I am currently approaching the end of my fourth week of a ten-week internship working on the Thomson-Walker collection of medical portrait prints at the CRC conservation studio here at the University of Edinburgh.

I graduated earlier this year from the MA paper conservation course at Camberwell College of Arts and have been fortunate to have been quite busy over the summer with various short term contracts and was overjoyed to have been offered this opportunity here. It has been quite a whirlwind of new people to meet, things to learn and see in the last month and I’m sad to think it has already passed by so quickly.

Victoria in the conservation studio

Victoria in the conservation studio

There is certainly no fear of me running out of work to do though, with a collection of approximately 2500 prints to work through! I’m the second of a planned series of interns who will have to remove these prints from their current storage, where some anonymous person decades ago lovingly spent hundreds of hours taping all of these prints onto board and paper which has now become very acidic and brittle and prevents further conservation work or digitisation projects taking place. Like many conservation projects, I have to undo all of this work done with the best of intentions previously, and throw the unsuitable board unceremoniously into the recycling bin. You can read about the importance of good housing in this blog by Special Collections Conservator, Emily.

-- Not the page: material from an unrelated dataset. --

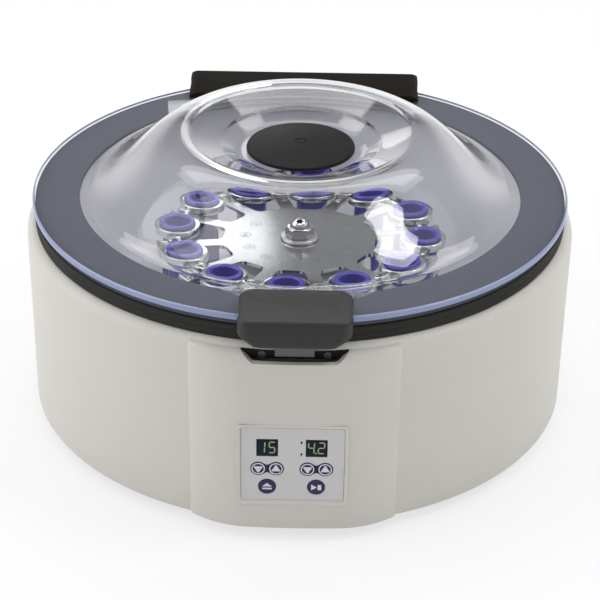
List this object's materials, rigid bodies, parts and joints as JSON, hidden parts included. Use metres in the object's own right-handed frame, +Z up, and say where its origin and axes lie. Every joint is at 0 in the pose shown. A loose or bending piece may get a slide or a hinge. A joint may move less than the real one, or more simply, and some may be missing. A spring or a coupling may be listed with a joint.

Boxes of prints, before treatment in acidic boxes

Boxes of prints, before treatment in acidic boxes

Boxes of prints, after treatment in acid-free boxes

Boxes of prints, after treatment in acid-free boxes

Following the procedures outlined by Samantha Cawson, the first Thomson-Walker intern (here is a link to her blog where she explains everything – with puns!), most of the adhesive tape (a paper gummed tape mainly) can be easily removed by applying lens tissue packages containing CMC (carboxymethyl cellulose) for anything up to 30 minutes, and peeling away the carrier.

Prints, during treatment

Prints, during treatment

It has been a great experience so far, and I have been fortunate to have gone on a tour of the National Library of Scotland’s conservation studio, be part of some of the studio tours here and the conservation taster days run for the students. It is a great place to work as there is always something amazing being brought in to the studio and there is also a fabulous view, which as many conservators will know, that not being consigned to a cold basement is a rare and wonderful thing!